Occasionally, an everyday object with no special significance starts to loom large and meaningful in a different culture, in a faraway part of the world – as if in some parallel universe. Consider plastic sandals – a kind you pick up in 99c stores all around America. This unlikely object stands as a monument on a city square in Asmara, the capital of Eritrea. The small East-African country split from Ethiopia after the long civil war in 1993, yet the struggle for independence continued well into the late 90s.
“It’s what all our fighters wore,” the New York Times quoted Eritrea’s ambassador to the US, who had a pair of sandals himself. “ We didn’t have uniforms.
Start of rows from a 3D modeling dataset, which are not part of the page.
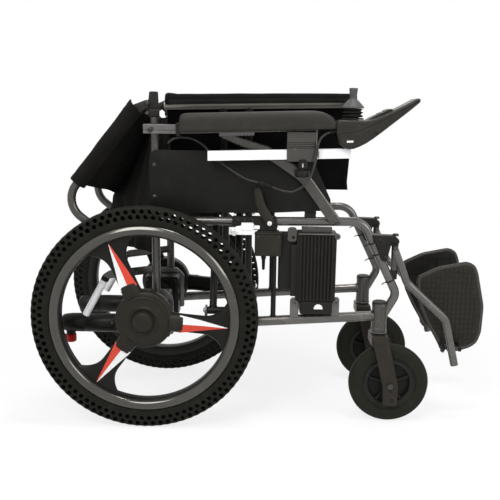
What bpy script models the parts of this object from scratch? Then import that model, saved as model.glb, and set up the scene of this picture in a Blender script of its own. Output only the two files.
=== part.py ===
"""Folding power wheelchair, folded flat for storage. Metres, +Z up, +X forward, +Y to the user's left.

Every length is worked out from the drive axle: x = 0 on its centre line, z = 0 on the ground
and y = 0 midway between the two side frames. The chair empty then moves the whole part so that
its origin lies under the middle of its bounding box.
"""

from math import acos, asin, atan2, cos, pi, radians, sin, sqrt

import bmesh
import bpy
from mathutils import Matrix, Vector

# Whole chair
GAP = 0.0004
RIGHT = -1
LEFT = 1
SIDES = (("right", RIGHT), ("left", LEFT))

# Side frames
FRAME_Y = 0.1424
POST_X = 0.0215
POST_R = 0.0105
POST_TOP_Z = 0.768
TUBE_R = 0.011
UPPER_RAIL_Z = 0.515
FRONT_BEND = (0.536, 0.520)
KNEE_BEND = (0.6265, 0.337)
BEND_R = 0.045
KNEE_R = 0.030
LOWER_RAIL_REAR_Z = 0.2425
LOWER_RAIL_FRONT_Z = 0.2800
UPRIGHT_X = 0.317
UPRIGHT_R = 0.0065
LOWER_RAIL_R = 0.0125
PLATE_T = 0.006
PLATE_Y = 0.1304
PLATE_FRONT_X = 0.062
PLATE_REAR_X = -0.030
PLATE_LOW_Z = 0.212
PLATE_HIGH_Z = 0.335

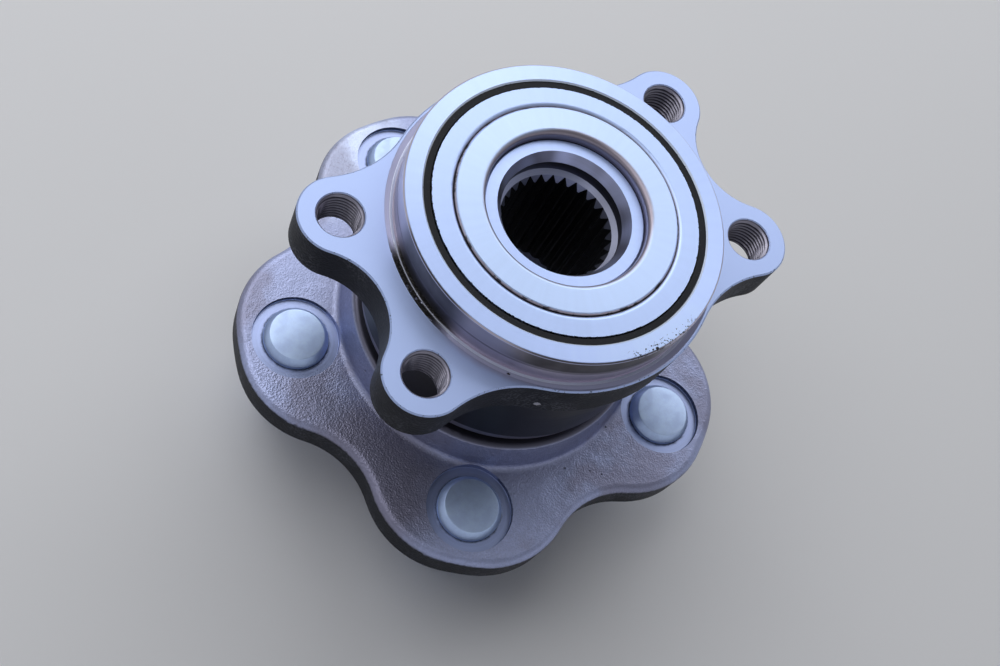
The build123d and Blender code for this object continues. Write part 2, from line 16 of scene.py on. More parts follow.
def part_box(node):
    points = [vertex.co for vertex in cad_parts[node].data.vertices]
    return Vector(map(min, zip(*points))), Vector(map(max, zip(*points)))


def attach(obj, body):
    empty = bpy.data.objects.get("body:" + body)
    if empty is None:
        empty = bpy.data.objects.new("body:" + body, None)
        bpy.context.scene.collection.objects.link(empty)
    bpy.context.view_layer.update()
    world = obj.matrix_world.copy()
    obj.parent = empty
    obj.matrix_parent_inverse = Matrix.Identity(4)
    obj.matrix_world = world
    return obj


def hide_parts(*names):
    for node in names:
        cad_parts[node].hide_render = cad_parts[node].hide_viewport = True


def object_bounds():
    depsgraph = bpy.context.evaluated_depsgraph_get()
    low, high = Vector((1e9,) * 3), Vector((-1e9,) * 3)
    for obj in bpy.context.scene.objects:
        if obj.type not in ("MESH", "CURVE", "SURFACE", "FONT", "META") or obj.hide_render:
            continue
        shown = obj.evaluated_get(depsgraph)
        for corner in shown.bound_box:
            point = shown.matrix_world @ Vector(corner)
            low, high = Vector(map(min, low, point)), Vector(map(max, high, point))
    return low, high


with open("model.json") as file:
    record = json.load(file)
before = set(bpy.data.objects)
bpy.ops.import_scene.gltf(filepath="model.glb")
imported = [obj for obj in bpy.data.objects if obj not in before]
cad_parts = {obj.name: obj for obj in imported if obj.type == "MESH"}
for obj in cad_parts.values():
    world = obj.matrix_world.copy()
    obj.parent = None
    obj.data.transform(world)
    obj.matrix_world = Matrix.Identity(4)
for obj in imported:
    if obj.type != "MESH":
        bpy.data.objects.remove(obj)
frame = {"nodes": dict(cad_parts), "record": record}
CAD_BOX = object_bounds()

bl_info = {
    "name": "Wheel Hub Bearing",
    "version": (1, 0, 0),
    "blender": (4, 5, 0),
    "location": "View3D > Sidebar > Hub Bearing",
    "description": "Finishes, threads, wear and stage for a driven wheel hub bearing",
    "category": "Object",
}

MM = 0.001
MOUNTS = {mount["name"]: mount for mount in frame["record"]["mounts"]}
STUDS = sorted(name for name in frame["nodes"] if name.startswith("wheel_stud_"))
BALLS = sorted(name for name in frame["nodes"] if "_ball_" in name)
CAGES = ("outboard_cage", "inboard_cage")
SEAL_CASES = ("outboard_seal_case", "inboard_seal_case")
SEAL_LIPS = ("outboard_seal_lips", "inboard_seal_lips")


# ---------------------------------------------------------------- sizes read from the frame
def mount_radius(name):
    """Radius of a round mount, in millimetres."""
    return MOUNTS[name]["dims"]["r_mm"]


def mount_height(name):
    """Height of a mount along the hub axis, in millimetres."""
    return MOUNTS[name]["pos_m"][2] / MM


def low(node):
    """Lowest point of a node, in millimetres."""
    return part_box(node)[0].z / MM


def high(node):
    """Highest point of a node, in millimetres."""
    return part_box(node)[1].z / MM


def reach(node):
    """Radius out to which a round node goes about the hub axis, in millimetres."""
    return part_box(node)[1].x / MM


def middle(node):
    """Middle of a node's box, in metres."""
    lowest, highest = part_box(node)
    return (lowest + highest) / 2


def half_width(node):
    """Half of a node's width, in millimetres."""
    lowest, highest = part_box(node)
    return (highest.x - lowest.x) / MM / 2


def knuckle_holes():
    """Centres of the four tapped holes on the knuckle face, in metres."""
    bolts = MOUNTS["knuckle_bolts"]
    half_x = bolts["dims"]["spacing_x_mm"] * MM / 2
    half_y = bolts["dims"]["spacing_y_mm"] * MM / 2
    face = MOUNTS["knuckle_face"]["pos_m"][2]
    return [Vector((x, y, face)) for x in (half_x, -half_x) for y in (half_y, -half_y)]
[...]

That was our uniform, and it became a symbol of our independence.” Machines for making sandals (“shida”) were set up near the front. Whenever a strap of a shida broke, it could be quickly fixed with a small flame by melting it back together.
This Oldenburg-like monument reminds us about relativity of values we attach to objects of our daily use. Is there a giant toothpaste memorial out there, somewhere?
Wearing Hemingway’s Cap
J. Peterman Catalogue looks different from the bundle of similar offerings that arrive weekly in the mail. It is white; instead of assertive photos of male and female models, there are delicate watercolor renderings of clothes and merchandise. None of it appears too distinctive or special, until you start to look and read closer.
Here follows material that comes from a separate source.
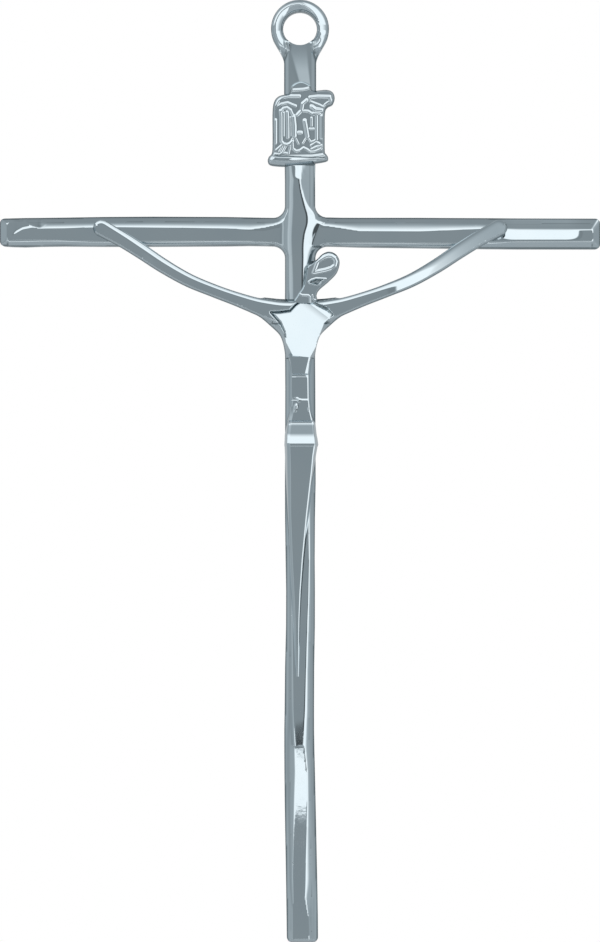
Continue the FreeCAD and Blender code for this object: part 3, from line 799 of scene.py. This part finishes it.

A shirt on sale is a copy of one worn by Thomas Jefferson, a striped t-shirt was spotted on Picasso in St. Tropez, and a long-billed cap once belonged to Hemingway. “He probably bought his in a gas station on
the road to Ketchum, next to the cash register, among the beef jerky wrapped in cellophane,” – intones the catalogue.
How does it feel to wear a copy of Hemingway’s cap? Do you feel empowered? amused? – or does it make a cute conversation topic? (I am tempted to order one and try it out.)
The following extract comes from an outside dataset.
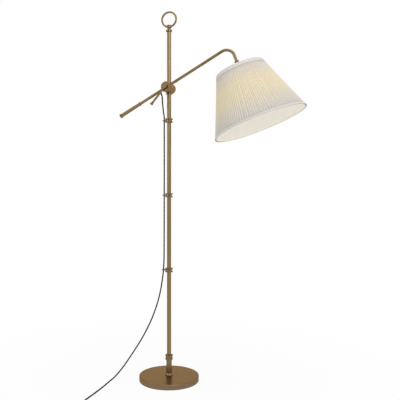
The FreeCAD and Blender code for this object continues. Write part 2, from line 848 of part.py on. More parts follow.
def make_knob():
    """Rotary switch knob and its shaft, level, on the rear side of the socket cap."""
    start = cap_neck_diameter / 2 + knob_gap
    knob = rounded_drum(knob_diameter / 2, start, start + knob_length, knob_edge_round)
    grip = Part.makeBox(knob_diameter, knob_diameter, knob_length - knob_collar,
                        vec(-knob_diameter / 2, knob_flat_width / 2, start + knob_collar))
    knob = knob.cut(grip).cut(grip.rotated(vec(0, 0, 0), vec(0, 0, 1), 180))
    shaft = Part.makeCylinder(knob_shaft_diameter / 2, knob_shaft_length + knob_shaft_overlap,
                              vec(0, 0, start - knob_shaft_length))
    body = knob.fuse(shaft).removeSplitter()
    body = body.rotated(vec(0, 0, 0), vec(0, 1, 0), -90).translated(vec(0, 0, -knob_drop))
    save("switch_knob", on_head(body))


def bulb_outline(top, globe_centre, inset):
    """Solid of the bulb's glass, drawn in from its outside by the inset."""
    globe_r = bulb_diameter / 2 - inset
    neck_r = bulb_neck_diameter / 2 - inset
    neck_low = top - bulb_neck_length
    side = math.radians(25)
    under = math.radians(40)
    join = (globe_r * math.cos(side), globe_centre + globe_r * math.sin(side))
    return curved([
        (0, top),
        (neck_r, top),
        (neck_r, neck_low),
        ((0.5 * (neck_r + join[0]) - 1.2, 0.5 * (neck_low + join[1])), join),
        ((globe_r * math.cos(under), globe_centre - globe_r * math.sin(under)), (0, globe_centre - globe_r)),
    ])


def make_bulb(contact_bottom):
    base_top = contact_bottom - bulb_gap
    base_low = base_top - bulb_base_length
    base_r = bulb_base_diameter / 2
    base = curved([
        (0, base_top),
        (bulb_base_tip_radius, base_top),
        (base_r, base_top - bulb_base_taper),
        (base_r, base_low),
        (0, base_low),
    ])
    globe_centre = base_low - bulb_glass_length + bulb_diameter / 2
    glass = bulb_outline(base_low, globe_centre, 0).cut(bulb_outline(base_low, globe_centre, bulb_wall))
    save("bulb_base", on_head(base))
    save("bulb_glass", on_head(glass))


# ---------------------------------------------------------------- shade
def radius_at(drop):
    """Outside radius of the shade, a distance below its top edge."""
    return shade_top_radius + slope * drop


def star(radius, depth, z):
    """Closed outline of pleats: points in turn on the outside and depth inside it."""
    points = []
    for i in range(2 * pleat_count):
        angle = math.pi * i / pleat_count
        r = radius - depth * (i % 2)
        points.append(vec(r * math.cos(angle), r * math.sin(angle), z))
    return Part.makePolygon(points + [points[0]])


def cone_shell(outset_outer, outset_inner, drop_top, drop_bottom):
    """A plain conical band, its two radii given as distances outside the shade's outline."""
    top = -shade_drop - drop_top
    low = -shade_drop - drop_bottom
    return turned([
        (radius_at(drop_top) + outset_outer, top),
        (radius_at(drop_bottom) + outset_outer, low),
        (radius_at(drop_bottom) + outset_inner, low),
        (radius_at(drop_top) + outset_inner, top),
    ])


def make_shade():
    """Pleated cover between two plain trims, with a smooth lining behind it."""
    top = -shade_drop
    low = -shade_drop - shade_height
    skin = trim_thickness + trim_clearance
    solids = []
    for inset in (skin, skin + cover_thickness):
        top_star = star(shade_top_radius - inset, pleat_depth_top, top)
        low_star = star(shade_bottom_radius - inset, pleat_depth_bottom, low)
        solids.append(Part.makeLoft([top_star, low_star], True, True))
    outer, inner = solids
    save("shade_cover", on_head(outer.cut(inner)))
    save("top_trim", on_head(cone_shell(0, -trim_thickness, 0, top_trim_height)))
    bottom_trim = cone_shell(0, -trim_thickness, shade_height - bottom_trim_height, shade_height)
    save("bottom_trim", on_head(bottom_trim))
    back = skin + cover_thickness + pleat_depth_bottom + lining_gap
    lining = cone_shell(-back, -back - lining_thickness,
                        shade_wire_diameter, shade_height - shade_wire_diameter)
    save("shade_lining", on_head(lining))
    return back + lining_thickness


def make_frame(inset, hub_drop):
    """Spider with the top wire, upright ribs and the bottom wire, all inside the lining."""
    wire_inset = inset + wire_radius + wire_clearance
    top_z = -shade_drop - wire_radius
    low_z = -shade_drop - shade_height + wire_radius
    top_r = radius_at(wire_radius) - wire_inset
    low_r = radius_at(shade_height - wire_radius) - wire_inset
    top_wire = Part.makeTorus(top_r, wire_radius, vec(0, 0, top_z), vec(0, 0, 1))
    low_wire = Part.makeTorus(low_r, wire_radius, vec(0, 0, low_z), vec(0, 0, 1))
    hub_r = spider_hub_outer_diameter / 2
    hub_z = hub_drop + wire_radius
    hub = ring_solid(hub_r, socket_radius + tube_clearance, hub_drop, hub_drop + shade_wire_diameter)
    spider = top_wire.fuse(hub)
    for i in range(spider_arm_count):
        angle = 2 * math.pi * (i + 0.5) / spider_arm_count
        way = vec(math.cos(angle), math.sin(angle), 0)
        start = way * (hub_r - 1.0) + vec(0, 0, hub_z)
        end = way * top_r + vec(0, 0, top_z)
        run = end - start
        spider = spider.fuse(Part.makeCylinder(wire_radius * spider_arm_share, run.Length, start, run))
    save("shade_spider", on_head(spider.removeSplitter()))
    save("shade_bottom_wire", on_head(low_wire))
    ribs = []
    start = vec(top_r, 0, top_z)
    end = vec(low_r, 0, low_z)
    way = end - start
    way.normalize()
    start = start + way * (wire_radius + face_gap)
    end = end - way * (wire_radius + face_gap)
    for i in range(rib_count):
        rib = Part.makeCylinder(wire_radius * rib_share, (end - start).Length, start, end - start)
        ribs.append(rib.rotated(vec(0, 0, 0), vec(0, 0, 1), 360.0 * i / rib_count))
    save("shade_ribs", on_head(Part.makeCompound(ribs)))


# ---------------------------------------------------------------- cord, coil, tie and plug
def make_cord_runs(grommet_low):
    rise = math.radians(arm_rise)
    down = vec(math.sin(rise), 0, -math.cos(rise))
    hole_x = -cord_hole_reach * math.cos(rise)
    centre = vec(hole_x, -arm_offset, knuckle_height - cord_hole_reach * math.sin(rise))
    exit_point = centre + down * -grommet_low
    clip_point = vec(-cord_offset, 0, top_clip_height)
    upper = [exit_point, exit_point + down * exit_straight] + [vec(*p) for p in upper_route]
    upper += [clip_point + vec(0, 0, clip_straight), clip_point]
    edges = rounded_route(upper, "cord_upper")
    solid = pipe(edges, cord_radius)
    save("cord_upper", solid)
    report_tube("cord_upper", solid, edges, cord_radius)
    coil_start = vec(coil_centre[0] - coil_outer_radius, coil_centre[1] + coil_lead, coil_level)
    lower = [clip_point] + [vec(*p) for p in lower_route]
    lower += [coil_start + vec(0, coil_straight, 0), coil_start]
    edges = rounded_route(lower, "cord_lower")
    solid = pipe(edges, cord_radius)
    save("cord_lower", solid)
    report_tube("cord_lower", solid, edges, cord_radius)
    print("exit", exit_point, "coil start", coil_start)


def coil_edges():
    """Half turns that spiral in, climb a layer while reversing, and spiral out again."""
    here = vec(coil_centre[0] - coil_outer_radius, coil_centre[1], coil_level)
    lead_in = Part.LineSegment(here + vec(0, coil_lead, 0), here).toShape()
    edges = [lead_in]
    way = vec(0, -1, 0)
    side = 1.0
    climb_index = coil_half_turns_in
    radii = coil_turn_radii + [coil_inner_radius] + coil_return_radii
    for i, radius in enumerate(radii):
        low = here.z
        lift = coil_pitch if i == climb_index else 0.0
        centre = vec(here.x + side * radius, here.y, low)
        bottom = vec(centre.x, centre.y + way.y * radius, low + lift / 2)
        end = vec(centre.x + side * radius, centre.y, low + lift)
        climb = 1.5 * lift / (math.pi * radius)
        across = vec(side, 0, climb)
        across.normalize()
        back = vec(0, -way.y, 0)
        edges += biarc(here, way, bottom, across)
        edges += biarc(bottom, across, end, back)
        here = end
        way = back
        side = -side
    edges.append(Part.LineSegment(here, here + way * coil_lead).toShape())
    return edges, here + way * coil_lead, way


def least_gap(edges):
    """Least distance between parts of the coil that are more than four diameters apart along it."""
    points = []
    along = 0.0
    for edge in edges:
        steps = max(2, int(edge.Length / 2.0))
        first = edge.FirstParameter
        last = edge.LastParameter
        for i in range(steps):
            point = edge.valueAt(first + (last - first) * i / steps)
            points.append((along + edge.Length * i / steps, point.x, point.y, point.z))
        along += edge.Length
    least = 1e9
    for i, a in enumerate(points):
        for b in points[i + 1:]:
            if b[0] - a[0] > 4 * cord_diameter:
                least = min(least, (a[1] - b[1]) ** 2 + (a[2] - b[2]) ** 2 + (a[3] - b[3]) ** 2)
    return math.sqrt(least) - cord_diameter


def make_coil():
    edges, end, way = coil_edges()
    solid = pipe(edges, cord_radius)
    save("cord_coil", solid)
    report_tube("cord_coil", solid, edges, cord_radius)
    print("coil least gap to itself", round(least_gap(edges), 3))
    return end, way


def make_tie():
    """Band round the bundle of turns, on the side away from the plug."""
    inner_r = coil_inner_radius - cord_radius - tie_clearance
    outer_r = coil_outer_radius + cord_radius + coil_pitch / 4 + tie_clearance
    top = coil_level + coil_pitch + cord_radius + tie_clearance / 2
    x0 = inner_r - tie_thickness
    width = outer_r - inner_r + 2 * tie_thickness
    outer = Part.makeBox(width, tie_width, top + tie_thickness, vec(x0, -tie_width / 2, 0))
    inner = Part.makeBox(outer_r - inner_r, tie_width + 2, top - tie_thickness,
                         vec(inner_r, -tie_width / 2 - 1, tie_thickness))
    band = outer.cut(inner)
    long_edges = [e for e in band.Edges if abs(e.tangentAt(e.FirstParameter).y) > 0.99]
    corner_edges = [e for e in long_edges
                    if e.BoundBox.XMin < x0 + 0.01 or e.BoundBox.XMax > x0 + width - 0.01]
    band = band.makeFillet(tie_thickness * 0.6, corner_edges)
    save("cord_tie", band.translated(vec(coil_centre[0], coil_centre[1], 0)))


def make_plug(end, way):
    """Strain relief, moulded body and two flat pins, lying beside the coil."""
    relief_r = plug_relief_diameter / 2
    relief = Part.makeCone(cord_radius + plug_relief_lip, relief_r, plug_relief_length)
    half_w = plug_width / 2
    half_h = end.z
    back = plug_shoulder * plug_length
    sections = []
    start = (0, relief_r + plug_relief_lip, relief_r + plug_relief_lip)
    for z, w, h in (start, (back, half_w, half_h), (plug_length, half_w, half_h)):
        corner = plug_corner_share * h
        box = Part.makeBox(2 * w, 2 * h, 1.0, vec(-w, -h, z))
        upright = [e for e in box.Edges if abs(e.tangentAt(e.FirstParameter).z) > 0.99]
        face = [f for f in box.makeFillet(corner, upright).Faces if abs(f.CenterOfMass.z - z) < 0.01][0]
        sections.append(face.OuterWire)
    body = Part.makeLoft(sections, True, True).translated(vec(0, 0, plug_relief_length))
    body = body.fuse(relief).removeSplitter()
    pins = []
    pin_start = plug_relief_length + plug_length
    for side in (-1, 1):
        x = side * pin_spacing / 2 - pin_thickness / 2
        pins.append(Part.makeBox(pin_thickness, pin_width, pin_length, vec(x, -pin_width / 2, pin_start)))
    for name, shape in (("plug_body", body), ("plug_pins", Part.makeCompound(pins))):
        turned_shape = shape.rotated(vec(0, 0, 0), vec(1, 0, 0), -90 * way.y)
        save(name, turned_shape.translated(end))


def make_all():
    os.makedirs("parts", exist_ok=True)
    make_base()
    make_foot_and_sleeve()
    make_lower_collar()
    make_couplings()
    make_poles()
    make_ring_top()
    make_clips()
    make_bush()
    make_pole_clamp()
    make_pivot()
    make_arm_clamp()
    make_lever()
    make_arm_tube()
    grommet_low = make_grommet()
    make_counterweight()
    make_head_fixings()
    contact_bottom, ring_top = make_socket()
    make_knob()
    make_bulb(contact_bottom)
    frame_inset = make_shade()
    make_frame(frame_inset, ring_top)
    make_cord_runs(grommet_low)
    end, way = make_coil()
    make_tie()
    make_plug(end, way)


make_all()
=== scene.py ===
import math
import random

import bpy
import numpy as np
from mathutils import Matrix, Vector


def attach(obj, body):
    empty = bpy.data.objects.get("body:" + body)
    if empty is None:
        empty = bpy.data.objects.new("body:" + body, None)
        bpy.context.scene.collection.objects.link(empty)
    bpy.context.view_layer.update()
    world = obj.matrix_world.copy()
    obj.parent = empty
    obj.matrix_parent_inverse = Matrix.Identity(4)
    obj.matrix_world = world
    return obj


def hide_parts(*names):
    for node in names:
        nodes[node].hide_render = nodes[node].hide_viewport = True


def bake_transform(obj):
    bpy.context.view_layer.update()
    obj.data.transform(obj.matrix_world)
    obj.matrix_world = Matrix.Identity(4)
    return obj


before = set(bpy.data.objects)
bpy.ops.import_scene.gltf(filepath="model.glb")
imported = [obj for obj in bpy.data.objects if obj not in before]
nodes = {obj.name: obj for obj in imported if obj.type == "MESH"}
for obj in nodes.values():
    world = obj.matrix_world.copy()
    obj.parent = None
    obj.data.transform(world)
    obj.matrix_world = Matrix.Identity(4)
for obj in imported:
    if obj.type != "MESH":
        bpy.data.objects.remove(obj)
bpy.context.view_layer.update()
rng = random.Random(7)

# ---- camera: the photograph's place and angle ----
camera_place = (0.748155, -2.296612, 0.824)
camera_turn = 17.0
camera_lens = 50.895
camera_shift = (0.0516, -0.0328)

# ---- sizes repeated from the part's source, in metres ----
arm_tip_place = (0.299009, -0.0335, 1.334292)
head_lean = 20.8
shade_drop = 0.0326
shade_height = 0.2421
shade_top_radius = 0.1001
shade_bottom_radius = 0.1943
shade_skin = 0.00055
top_trim_height = 0.017
bottom_trim_height = 0.009
cord_diameter = 0.0064
clip_place = Vector((-0.0216, 0.0, 1.1072))

# ---- light and floor ----
world_strength = 0.60
floor_half_width = 14.0
floor_colour = (0.86, 0.86, 0.85, 1)
floor_fade_from = 0.25
floor_fade_to = 1.3
floor_white_near = 0.92
card_width = 1.5
card_height = 3.8

# ---- metal and cloth ----
metal_edge_tint = (0.74, 0.60, 0.46, 1)
ramp_low = 0.3
ramp_high = 0.7
cloud_scale = 9.0
cloud_detail = 3.0
bump_depth = 0.0004
# painted light: strength of the lining's glow
lining_painted_light = 0.17
strand_specular = 0.05

# ---- pleats and bands ----
pleat_count = 120
pleat_columns = 8
pleat_rows = 16
pleat_width_spread = 0.13
pleat_wander_spread = 0.16
pleat_lean_spread = 0.10
pleat_least_depth = 0.72
fold_at_top = 0.0016
fold_growth = 0.0014
crest_roundness = 0.45
cloth_thickness = 0.0007
band_columns = 360
band_thickness = 0.0006
band_ripple = 0.00012
band_edge_wander = 0.0007
band_waves = 9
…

These references to cultural history clearly endow J. Peterman merchandise with a certain aura. In a highly saturated fashion market, these humble, not-inexpensive caps and shirts are able to stand their own ground. Fashion industry is always the first to tap into consumers’ hidden cultural desires. I could see product and furniture design following suit. Could offerings like John Lennon’s bed be far behind?
World's First Mass Product
In the exhibition of Japanese photographer Hiroshi Sugimoto, his images were interspersed amongst a peculiar selection of Japanese antiques. I was immediately attracted to the beautiful wooden miniature pagoda in the museum vitrine.
After civil disturbances in the 8th Century Japan, a new empress commissioned the production of these miniature pagodas for the repose of the souls of the war dead. ”Over a period of six years,” – writes Sugimoto, – “one million miniature pagodas were made and distributed to ten major temples (each receiving 100 thousand). Of the complete set, 45 thousand are estimated to survive to the present; the other 955 thousand were burned, discarded, or destroyed, disappearing in the intervening 1200 years of history”.
It is perhaps not so surprising that this impressive (even by today’s standards) mass production did not create a functional utilitarian item. Amidst poverty and war, instead of making a million chairs or bowls, the craftsmen concentrated their superhuman effort on producing miniature buildings! Today many would call them tchotchkes, back then they were considered indispensable for religious fulfillment and emotional consolation.
Could this first mass produced object be considered a paradigm of design? Or is it just a curious footnote to the debate about functional vs superfluous?
Lautreamont famously defined Surrealism as “the chance encounter of a sewing machine and an umbrella on a dissection table.” His formula underscored the essential quality of the surreal: a strange combination of unmatchable things intended to stir one’s imagination and emotions.
In the aftermath of 9/11, the words GOD BLESS AMERICA were featured on road signs of many American businesses, in a spontaneous display of solidarity and compassion. Since business had to go on, the patriotic statement was immediately followed by a completely unrelated pragmatic or commercial proposition. The billboard’s overall message read like lines of a strange Surrealist poem.
These billboards remained in place for several months, through most of the winter of 2001. Remarkably, the strangeness of the effect was perceived by no one but most acute observers.